Periodically the snow trap and the heat exchanger are regenerated using some combination of heat, vacuum and a suitable purge gas such as Helium or Argon that is not considered a contaminant in the process gas by virtue of its subsequent application. At the end of the regeneration cycle it may be advantageous to sweep the system with pure CO product gas before beginning the next cool down and freeze out cycle. A source of liquid nitrogen (LN) provides the cold needed for the freezing of the CO₂. Once the CO2 has been removed from the CO source gas, the CO gas is delivered to a CO liquefier and H₂ removal vessel. In this vessel, the CO is cooled to liquid temperatures and H2 is released and vented from the system. The liquid CO can then be compressed and delivered to CO product cylinders for distribution to customers. As shown in FIG. 1, the CO is compressed using a diaphragm compressor to achieve product cylinder pressure of about 200 Bar. FIG. 2 shows a similar system, the only difference being that the CO is compressed using a cryogenic liquid pump.

In another embodiment, the CO liquefier and H2 removal vessel may contain internals improving the condensation and/or the separation of the different phases. In a further preferred embodiment, the position of the CO gas inlet can be positioned between the internals. FIG. 3 shows a similar system as FIG. 1, the only difference being that the CO liquefier and H₂ removal vessel contains internals.

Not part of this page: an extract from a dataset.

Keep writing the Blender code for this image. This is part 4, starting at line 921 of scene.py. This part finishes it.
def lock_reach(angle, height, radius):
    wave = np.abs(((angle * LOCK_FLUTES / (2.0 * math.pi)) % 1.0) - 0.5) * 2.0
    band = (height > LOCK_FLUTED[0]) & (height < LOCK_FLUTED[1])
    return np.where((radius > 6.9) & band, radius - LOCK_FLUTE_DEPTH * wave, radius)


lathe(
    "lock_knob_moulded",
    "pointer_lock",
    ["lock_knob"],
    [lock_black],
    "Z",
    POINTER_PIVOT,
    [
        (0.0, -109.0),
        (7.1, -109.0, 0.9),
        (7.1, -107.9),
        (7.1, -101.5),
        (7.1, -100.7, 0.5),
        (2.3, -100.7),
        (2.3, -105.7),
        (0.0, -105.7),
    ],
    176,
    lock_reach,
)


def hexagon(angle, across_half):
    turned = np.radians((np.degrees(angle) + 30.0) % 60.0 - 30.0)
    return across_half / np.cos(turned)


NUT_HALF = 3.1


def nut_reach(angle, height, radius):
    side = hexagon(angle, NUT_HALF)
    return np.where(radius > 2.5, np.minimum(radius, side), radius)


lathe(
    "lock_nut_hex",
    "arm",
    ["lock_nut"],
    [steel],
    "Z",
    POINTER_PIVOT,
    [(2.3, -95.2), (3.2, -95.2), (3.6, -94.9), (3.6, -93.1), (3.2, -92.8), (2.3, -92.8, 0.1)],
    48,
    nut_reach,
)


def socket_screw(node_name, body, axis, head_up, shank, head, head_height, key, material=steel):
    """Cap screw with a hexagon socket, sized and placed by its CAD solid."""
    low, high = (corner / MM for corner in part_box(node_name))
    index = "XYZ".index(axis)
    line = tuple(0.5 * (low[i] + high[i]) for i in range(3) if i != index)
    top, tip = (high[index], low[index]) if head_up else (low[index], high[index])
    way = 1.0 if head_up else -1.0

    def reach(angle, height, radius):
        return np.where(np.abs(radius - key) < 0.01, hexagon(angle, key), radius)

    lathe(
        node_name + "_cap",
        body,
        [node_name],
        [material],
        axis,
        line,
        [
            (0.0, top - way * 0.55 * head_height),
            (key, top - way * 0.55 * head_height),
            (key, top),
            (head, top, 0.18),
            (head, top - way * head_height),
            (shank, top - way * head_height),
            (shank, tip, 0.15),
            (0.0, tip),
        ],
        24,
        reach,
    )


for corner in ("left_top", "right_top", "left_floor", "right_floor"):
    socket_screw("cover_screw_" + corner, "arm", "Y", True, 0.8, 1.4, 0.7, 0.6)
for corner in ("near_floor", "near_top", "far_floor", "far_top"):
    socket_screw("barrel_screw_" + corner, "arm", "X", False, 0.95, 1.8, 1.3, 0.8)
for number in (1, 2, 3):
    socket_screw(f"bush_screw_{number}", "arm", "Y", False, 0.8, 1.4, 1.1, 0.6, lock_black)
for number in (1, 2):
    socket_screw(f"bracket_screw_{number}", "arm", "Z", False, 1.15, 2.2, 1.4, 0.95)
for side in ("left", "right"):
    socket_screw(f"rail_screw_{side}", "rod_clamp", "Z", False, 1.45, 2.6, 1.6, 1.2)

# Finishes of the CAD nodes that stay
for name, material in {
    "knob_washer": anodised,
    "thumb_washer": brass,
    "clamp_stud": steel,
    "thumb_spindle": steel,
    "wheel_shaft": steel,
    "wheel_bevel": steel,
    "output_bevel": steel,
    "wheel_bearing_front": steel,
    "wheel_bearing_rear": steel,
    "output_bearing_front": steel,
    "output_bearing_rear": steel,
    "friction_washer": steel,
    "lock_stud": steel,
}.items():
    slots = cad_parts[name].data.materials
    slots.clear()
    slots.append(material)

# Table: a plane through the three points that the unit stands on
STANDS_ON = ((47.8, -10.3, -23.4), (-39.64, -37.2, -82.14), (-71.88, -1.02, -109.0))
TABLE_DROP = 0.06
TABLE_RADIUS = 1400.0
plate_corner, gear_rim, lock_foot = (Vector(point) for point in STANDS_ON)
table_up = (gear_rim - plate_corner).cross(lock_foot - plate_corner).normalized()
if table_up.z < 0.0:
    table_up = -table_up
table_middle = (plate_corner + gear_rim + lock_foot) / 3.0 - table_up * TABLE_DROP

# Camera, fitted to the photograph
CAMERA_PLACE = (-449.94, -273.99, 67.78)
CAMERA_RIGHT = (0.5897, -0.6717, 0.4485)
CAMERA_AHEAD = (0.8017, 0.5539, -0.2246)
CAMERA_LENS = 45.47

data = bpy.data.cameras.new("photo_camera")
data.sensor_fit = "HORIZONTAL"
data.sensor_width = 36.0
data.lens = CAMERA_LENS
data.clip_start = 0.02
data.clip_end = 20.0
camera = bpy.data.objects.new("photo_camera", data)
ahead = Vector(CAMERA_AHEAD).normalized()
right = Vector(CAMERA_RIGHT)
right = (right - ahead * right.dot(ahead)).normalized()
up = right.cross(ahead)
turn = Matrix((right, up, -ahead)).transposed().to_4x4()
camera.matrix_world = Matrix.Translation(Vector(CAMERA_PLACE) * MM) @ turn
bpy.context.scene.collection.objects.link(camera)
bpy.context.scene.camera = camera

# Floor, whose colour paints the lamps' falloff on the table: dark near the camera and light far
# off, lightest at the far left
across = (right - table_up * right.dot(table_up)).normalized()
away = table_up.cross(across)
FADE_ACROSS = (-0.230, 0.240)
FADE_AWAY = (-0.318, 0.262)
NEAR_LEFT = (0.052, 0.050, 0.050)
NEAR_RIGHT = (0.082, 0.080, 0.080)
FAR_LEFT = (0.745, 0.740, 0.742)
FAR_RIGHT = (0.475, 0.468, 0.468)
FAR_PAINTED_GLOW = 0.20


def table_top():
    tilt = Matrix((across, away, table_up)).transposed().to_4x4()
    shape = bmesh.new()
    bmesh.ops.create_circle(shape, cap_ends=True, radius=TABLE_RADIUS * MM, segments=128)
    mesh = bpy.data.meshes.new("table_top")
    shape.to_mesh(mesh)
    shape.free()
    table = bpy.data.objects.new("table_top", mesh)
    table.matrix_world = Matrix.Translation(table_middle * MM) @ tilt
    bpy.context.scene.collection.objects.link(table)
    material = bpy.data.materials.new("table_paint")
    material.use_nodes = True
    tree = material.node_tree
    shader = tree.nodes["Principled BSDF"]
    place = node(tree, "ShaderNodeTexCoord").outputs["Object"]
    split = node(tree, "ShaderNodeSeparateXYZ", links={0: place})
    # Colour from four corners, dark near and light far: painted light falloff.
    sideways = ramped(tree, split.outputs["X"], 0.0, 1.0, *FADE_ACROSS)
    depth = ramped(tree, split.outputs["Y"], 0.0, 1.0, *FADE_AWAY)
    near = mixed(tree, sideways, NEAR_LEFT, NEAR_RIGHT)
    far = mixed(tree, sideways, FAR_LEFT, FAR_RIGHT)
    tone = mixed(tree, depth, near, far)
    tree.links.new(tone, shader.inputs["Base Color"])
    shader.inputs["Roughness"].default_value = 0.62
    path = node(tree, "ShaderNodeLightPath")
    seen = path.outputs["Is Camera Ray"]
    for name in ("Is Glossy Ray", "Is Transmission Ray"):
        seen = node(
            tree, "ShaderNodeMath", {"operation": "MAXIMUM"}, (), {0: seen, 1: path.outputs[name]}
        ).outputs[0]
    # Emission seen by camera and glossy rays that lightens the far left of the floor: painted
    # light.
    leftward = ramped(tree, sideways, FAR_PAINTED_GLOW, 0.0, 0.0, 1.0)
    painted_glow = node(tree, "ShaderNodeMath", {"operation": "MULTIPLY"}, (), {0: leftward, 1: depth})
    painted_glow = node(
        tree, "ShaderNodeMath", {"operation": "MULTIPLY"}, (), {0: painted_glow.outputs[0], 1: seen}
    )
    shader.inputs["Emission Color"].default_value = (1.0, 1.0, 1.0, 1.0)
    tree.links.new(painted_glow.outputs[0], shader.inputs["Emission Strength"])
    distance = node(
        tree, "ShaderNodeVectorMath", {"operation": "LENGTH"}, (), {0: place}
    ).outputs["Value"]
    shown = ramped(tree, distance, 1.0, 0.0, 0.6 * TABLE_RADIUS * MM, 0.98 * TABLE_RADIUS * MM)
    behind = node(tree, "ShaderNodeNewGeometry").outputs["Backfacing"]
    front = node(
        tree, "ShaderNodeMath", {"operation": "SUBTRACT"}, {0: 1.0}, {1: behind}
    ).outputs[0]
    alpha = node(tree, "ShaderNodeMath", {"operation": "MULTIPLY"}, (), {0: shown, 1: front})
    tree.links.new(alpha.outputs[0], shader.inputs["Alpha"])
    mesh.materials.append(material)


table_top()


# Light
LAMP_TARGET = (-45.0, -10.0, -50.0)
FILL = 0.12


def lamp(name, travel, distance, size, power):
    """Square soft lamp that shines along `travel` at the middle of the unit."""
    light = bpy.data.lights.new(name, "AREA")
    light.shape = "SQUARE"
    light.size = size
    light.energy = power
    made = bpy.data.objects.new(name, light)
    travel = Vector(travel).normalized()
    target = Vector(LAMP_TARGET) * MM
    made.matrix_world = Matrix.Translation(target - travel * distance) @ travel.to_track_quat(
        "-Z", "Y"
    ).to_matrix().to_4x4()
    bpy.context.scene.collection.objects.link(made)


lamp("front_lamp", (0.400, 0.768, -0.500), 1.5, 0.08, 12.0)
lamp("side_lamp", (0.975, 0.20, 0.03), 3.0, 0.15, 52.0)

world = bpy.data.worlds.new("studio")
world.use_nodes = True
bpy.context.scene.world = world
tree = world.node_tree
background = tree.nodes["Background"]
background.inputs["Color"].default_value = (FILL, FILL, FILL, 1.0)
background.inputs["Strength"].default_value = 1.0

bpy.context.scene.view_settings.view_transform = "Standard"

In a preferred method of operating the described invention, a gas flow of 0.1 Nm3/hr up to 50 Nm3/hr can be purified. More preferably, the gas flow is between 5 Nm3/hr and 10 Nm3/hr or between 6 to 8 Nm3/hr.

The cold needed for freezing of the CO₂ as well as liquefying the CO is provided by a source of liquid nitrogen (LN). The nitrogen passes through the system and can be treated and recycled or released to the atmosphere. Any waste N₂ or H₂ released from the system will be low in CO₂ or CO content.

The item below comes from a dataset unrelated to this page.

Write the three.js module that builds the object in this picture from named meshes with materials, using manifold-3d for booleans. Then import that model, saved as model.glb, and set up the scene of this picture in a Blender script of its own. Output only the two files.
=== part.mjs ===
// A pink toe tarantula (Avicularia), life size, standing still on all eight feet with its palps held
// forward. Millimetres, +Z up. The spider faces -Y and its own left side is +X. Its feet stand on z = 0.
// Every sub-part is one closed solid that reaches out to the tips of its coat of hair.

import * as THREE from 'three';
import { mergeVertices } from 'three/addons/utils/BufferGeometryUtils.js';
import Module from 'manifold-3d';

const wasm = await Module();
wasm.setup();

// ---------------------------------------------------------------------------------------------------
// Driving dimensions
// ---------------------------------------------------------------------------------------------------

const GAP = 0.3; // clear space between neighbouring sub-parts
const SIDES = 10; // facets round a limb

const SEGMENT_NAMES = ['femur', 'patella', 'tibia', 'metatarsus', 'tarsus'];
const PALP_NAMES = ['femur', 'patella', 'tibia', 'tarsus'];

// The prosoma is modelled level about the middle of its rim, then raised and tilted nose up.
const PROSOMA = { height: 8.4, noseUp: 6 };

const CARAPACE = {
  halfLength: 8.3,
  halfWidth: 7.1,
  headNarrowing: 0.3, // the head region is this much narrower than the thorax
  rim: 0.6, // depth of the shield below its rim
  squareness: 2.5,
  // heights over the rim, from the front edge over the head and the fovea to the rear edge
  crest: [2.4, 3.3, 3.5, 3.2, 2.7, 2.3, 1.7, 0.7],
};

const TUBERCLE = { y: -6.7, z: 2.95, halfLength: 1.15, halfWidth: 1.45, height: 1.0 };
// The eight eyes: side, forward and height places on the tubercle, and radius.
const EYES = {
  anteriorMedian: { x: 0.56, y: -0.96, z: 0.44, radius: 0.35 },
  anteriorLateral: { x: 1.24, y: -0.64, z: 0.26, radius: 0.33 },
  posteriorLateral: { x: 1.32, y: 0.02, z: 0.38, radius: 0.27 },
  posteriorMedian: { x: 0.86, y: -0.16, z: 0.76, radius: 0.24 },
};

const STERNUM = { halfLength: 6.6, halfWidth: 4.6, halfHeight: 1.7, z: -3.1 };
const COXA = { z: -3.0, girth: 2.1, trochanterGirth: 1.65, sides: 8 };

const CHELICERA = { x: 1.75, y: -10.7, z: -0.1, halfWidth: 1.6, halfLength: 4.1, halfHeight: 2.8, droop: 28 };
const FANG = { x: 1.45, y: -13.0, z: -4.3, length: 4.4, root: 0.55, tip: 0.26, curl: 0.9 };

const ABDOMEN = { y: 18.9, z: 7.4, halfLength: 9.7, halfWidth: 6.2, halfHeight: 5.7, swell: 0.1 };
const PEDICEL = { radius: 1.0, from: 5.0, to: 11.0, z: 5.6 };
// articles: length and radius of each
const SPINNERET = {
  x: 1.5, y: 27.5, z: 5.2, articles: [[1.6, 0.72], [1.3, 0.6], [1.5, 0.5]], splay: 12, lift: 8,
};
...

To have an economically effective process the working pressures and working temperatures are preferably based on the available specifications of the liquid nitrogen. Inside of the vacuum insulated cold box the gas stream is cooled from around ambient temperature (300 K) to around 100 K (+/−5 degree).

EXAMPLE

CO is provided from fee gas cylinders, wherein two banks of cylinders with auto changeover are set up. The CO feed gas might have the following typical specifications:

	CO	99.8%	CO2	2,000	ppm
	N2	4	ppm	O2	0.05	ppm
	H2	40	ppm	H2O	<0.1	ppb
	CxHy	<0.1	ppb

Following treatment of the CO feed gas using the system of the invention, the product CO gas meets or exceeds the following specifications:

	CO	99.9999%	CO2	0.1	ppm
	N2	6	ppm	O2	0.1	ppm
	H2	0.1	ppm	H2O	0.004	ppb
	CxHy	0.3	ppb

The invention as described above provides a number of advantages. In particular, the invention provides a cost-effective method for purification of CO to obtain UHP CO needed by the electronics industry. The production of UHP CO by the method of the invention will be less expensive both in capital and operation costs as compared to prior art methods that were based on distillation technology.

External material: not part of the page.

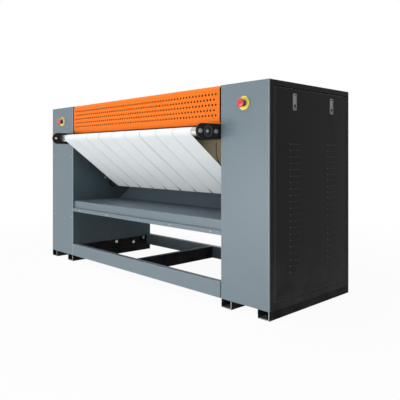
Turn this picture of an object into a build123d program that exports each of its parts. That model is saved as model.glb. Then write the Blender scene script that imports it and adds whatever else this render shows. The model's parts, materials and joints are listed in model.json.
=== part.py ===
from build123d import *
import math
import os

# Flatwork ironer: two sheet-metal cabinets carry a heated cylinder, its ironing belt,
# a ribbon feed table and a return chute between them. Millimetres.
# Origin: on the floor under the middle of the whole machine. +X is the operator's right,
# the operator stands at -Y, +Z is up. Depths are measured back from the cabinet fronts.

# ---------------------------------------------------------------- driving dimensions
HEIGHT = 1450
OPENING_WIDTH = 1930
CABINET_WIDTH = 398
CABINET_DEPTH = 915
FEED_REACH = 210

SHEET = 2
WALL = 6
LIP = 8
BEND_RADIUS = 4
FLANGE = 18
TOP_FLANGE = 9
REAR_RECESS = 3

FOOT_WIDTH = 92
FOOT_HEIGHT = 57
FOOT_WALL = 6
BEAM_DEPTH = 48
BEAM_HEIGHT = 105
BEAM_WALL = 3
BEAM_CORNER = 2
BEAM_GAP = 7
CENTRE_BEAM_WIDTH = 45
RAIL_WIDTH = 46
RAIL_HEIGHT = 93
RAIL_WALL = 4

FRONT_STRIP = 50
REAR_STRIP = 34
TOP_STRIP = 34
BOTTOM_STRIP = 36
PANEL_GAP = 3
PANEL_SEAT = 0.3
PANEL_RETURN = 15
TONGUE_WIDTH = 40
TONGUE_LENGTH = 12
LOUVRE_LENGTH = 108
LOUVRE_HEIGHT = 10
LOUVRE_PITCH = 40
LOUVRE_ROWS = 21
LOUVRE_FIRST_Z = 262
LOUVRE_FRONT_DEPTH = 258
LOUVRE_BACK_INSET = 231
LOUVRE_PROUD = 6
LOUVRE_VANE = 1.5
LOUVRE_ROOT = 2.5

LATCH_FRONT_DEPTH = 257
LATCH_BACK_INSET = 229
LATCH_BELOW_TOP = 122
LATCH_LENGTH = 106
LATCH_WIDTH = 40
LATCH_PROUD = 2
LATCH_RIM = 4.5
LATCH_CORNER = 6.5
LATCH_EDGE = 1.2
LATCH_DISH_DEPTH = 14
LATCH_SKIN = 2
LATCH_CLEARANCE = 0.5
LEVER_WIDTH = 24
LEVER_LENGTH = 65
LEVER_THICKNESS = 4
LEVER_CORNER = 3
LEVER_EDGE = 1
LEVER_RECESS = 0.3
LEVER_PIN_RADIUS = 2
LEVER_BOSS_RADIUS = 3.5
LEVER_ARM_WIDTH = 12
LEVER_ARM_THICKNESS = 4
LEVER_ARM_GAP = 1
ARM_CLEARANCE = 3
PIVOT_INSET = 4
PIVOT_DROP = 11
PIVOT_COVER = 4
PIVOT_SOCKET_DEPTH = 1.5
PIVOT_END_GAP = 0.3
HOOK_REACH = 2
ARM_SLOT_BELOW = 24
ARM_SLOT_ABOVE = 6
LOCK_RADIUS = 8
LOCK_GAP = 1

STOP_BELOW_TOP = 132
STOP_RING_RADIUS = 44
STOP_RING_THICKNESS = 4
STOP_COLLAR_RADIUS = 21
STOP_COLLAR_LENGTH = 11
STOP_NECK_RADIUS = 11
STOP_BLOCK = 42
STOP_BLOCK_DEPTH = 46
STOP_STEM_RADIUS = 8
STOP_HEAD_RADIUS = 29.5
STOP_HEAD_THICKNESS = 22
STOP_TRAVEL = 5
STOP_PIN_RADIUS = 5
STOP_HEAD_GAP = 1
STOP_BLOCK_WALL = 2
STOP_STEM_GAP = 2
STOP_EDGE = 1.6

HOOD_RECESS = 5
HOOD_HEIGHT = 251
HOOD_BEVEL_HEIGHT = 19
HOOD_BEVEL_DEPTH = 10
HOOD_TOP_DEPTH = 60
HOOD_LOWER_RETURN = 20
HOOD_END_GAP = 17
HOLE_RADIUS = 7.7
HOLE_PITCH = 32
HOLE_ROW_SPACING = 35
HOLE_TOP_ROW_BELOW_TOP = 53
HOLE_COLUMNS = 58
HOLE_ROWS = 5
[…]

An additional advantage of the invention is, that in the reversing heat exchanger also other impurities are removed from the CO source gas. The amount of carbonyl compounds, is reduced to a level below common detection levels. This is a special advantage for Iron Pentacarbonyl (Fe(CO)₄) or Nickel Tetracarbonyl (Ni(CO)₅), which are formed if CO is getting in contact with stainless steel, By careful material selection downstream of the cryogenic purification process, a CO gas with very low levels of carbonyl compound can be produced.

It is anticipated that other embodiments and variations of the present invention will become readily apparent to the skilled artisan in the light of the foregoing description, and it is intended that such embodiments and variations likewise be included within the scope of the invention as set out in the appended claims.

Claims

1. A method of producing ultra high purity carbon monoxide characterized in that a carbon monoxide stream is cooled in a reversing heat exchanger for freezing out removing carbon dioxide and whereas the gas stream is afterwards directed to a snow trap for removing solid particles and Whereas the gas stream is after the snow trap direct to a liquefier and hydrogen removal vessel, wherein the carbon monoxide is liquefied and hydrogen remains in a gaseous state and is separated.

2. The method of producing ultra high purity carbon monoxide according to claim 1, characterized in that as cooling agent in the reversing heat exchanger, in the snow trap and in the liquefier and hydrogen removal vessel liquid nitrogen is used.

3. The method of producing ultra high purity carbon monoxide according to claim 1 wherein the liquid ultra high purity carbon monoxide is compressed by a diaphragm compressor or a cryogenic liquid pump and stored in gas cylinders.

4. The method of producing ultra high purity carbon monoxide according to claim 1, characterized in that the content of carbon dioxide and hydrogen in the ultra high purity carbon monoxide is 0.1 ppm or less.

5. An apparatus for producing ultra high purity carbon monoxide characterized in that the apparatus comprises a heat exchanger, which is connected to a snow trap, which is also connected to a liquefier and hydrogen removal vessel.

6. The apparatus for producing ultra high purity carbon monoxide according to claim 5, characterized in that the heat exchanger, the snow trap, the liquefier and hydrogen removal vessel and the respective connecting lines are placed in vacuum insulated cold box.

7. The apparatus for producing ultra high purity carbon monoxide according to claim 5, characterized in that the liquefier and hydrogen removal vessel contains inserts.

8. The apparatus for producing ultra high purity carbon monoxide according to claim 5, characterized in that the purified carbon monoxide stream is compressed by a diaphragm compressor or a cryogenic liquid pump.